Wednesday, October 26, 2011
In the basement of a house in the Fox Chase neighborhood of Philadelphia, a chalkboard still keeps the tally of the pool games Eddie Polec played with his father. They were tied, 5-5, more than a year ago when Eddie was beaten to death with baseball bats on the steps of his church at the age of 16.
The killing still haunts many people in the deeply religious community in the northeast section of the city.
I think people still don't believe it," Eddie's mother, Kathy Polec, said on Thursday. "People still walk up and hug you and say: 'It can't be real. It couldn't have been Ed.' "

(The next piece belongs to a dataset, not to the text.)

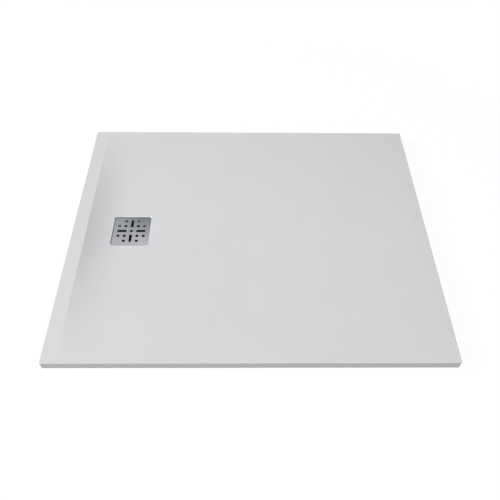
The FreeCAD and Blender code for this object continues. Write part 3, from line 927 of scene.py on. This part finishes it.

There have been memorial services, youth counseling sessions and the regular ritual of laying flowers on the church steps. But Eddie's friends and family members say the real recovery will not begin until after the trial of the seven youths accused of killing him, which begins here on Tuesday.
The seven are charged with murder in what the authorities have called one of the most brutal crimes in Philadelphia history.
The suspects are Anthony Rienzi, Nicholas Pinero, Dewan Alexander, Kevin Convey and Boupanh Kathavong, all 18; Thomas Crook, 19, and Carlo Johnson, 20. They are from Abington Township, a cluster of mostly affluent suburbs four miles north of the city.
Most of the defendants have records of disciplinary problems in school, and several were on probation for various offenses, including underage drinking, trespassing and fighting. But none of them have records of violent crime.
The incident began with what was apparently a prearranged rumble between Fox Chase and Abington on Nov. 11, 1994. The two sides had agreed to fight each other over what was believed to be the rape of an Abington girl, according to witnesses who testified in a preliminary hearing last year. The rape turned out to be a false rumor.
Just before 10 P.M., 22 Abington teen-agers in five cars pulled up to the McDonald's restaurant on Oxford Avenue in Fox Chase. Another 20 or 30 youths from Fox Chase showed up, witnesses said, and fighting broke out immediately.
Several Fox Chase youths, who spoke on the condition that their names not be used, said they had known about the fight for about a week beforehand and had anticipated a routine weekend brawl. They said that they expected someone might get hurt -- perhaps punched out or slashed. But when they saw that the Abington youths had baseball bats, they said, they ran.
The Abington youths then got back in their cars and sped to St. Cecilia's Roman Catholic Church, where they caught up with Eddie. There are differing accounts as to whether he was involved in the initial altercation.
One defendant tripped Eddie with a baseball bat, witnesses said in court papers. Within minutes, a circle of boys surrounded him, kicking and punching. With a mob cheering them on, witnesses said, several boys took turns hitting Eddie with bats.
One swung the bat "like a golf club," crushing the right side of Eddie's skull, said one witness. Another brought the bat down on his head "like he was chopping wood." Another kicked Eddie's face with a steel-toed boot.
"There was no humanity, no compassion, no caring," said Joseph D. Casey, an assistant district attorney who is prosecuting the case. "Nothing that makes them different from beasts."
Mr. Casey will try to prove that the youths set out to kill Eddie, rather than simply got carried away. If he is successful, they would be convicted of first-degree murder and would face life in prison. He said he chose not to seek the death penalty because there were no "aggravating circumstances," as the law requires.
Lawyers for the defendants, who are being tried together, argue that because the Fox Chase youths apparently planned to fight Abington and "provoked" their adversaries before the beating, the suspects should face lesser charges. A few defendants contend that they did not participate in the beating at all.
"There's a whole other side to this incident that hasn't come out," said John I. McMahon Jr., a lawyer for Mr. Rienzi. "It's not like this kid was walking out of his church and he got mugged by seven youths from Abington. It's not a first-degree murder case any way you cut it."
Mr. Crook, who has admitted striking Eddie three times with a baseball bat, told police officers: "I never meant for somebody to get killed. It was supposed to just be a fight."
Asked why he used the bat, he said: "I don't know. I just got caught up in all the excitement."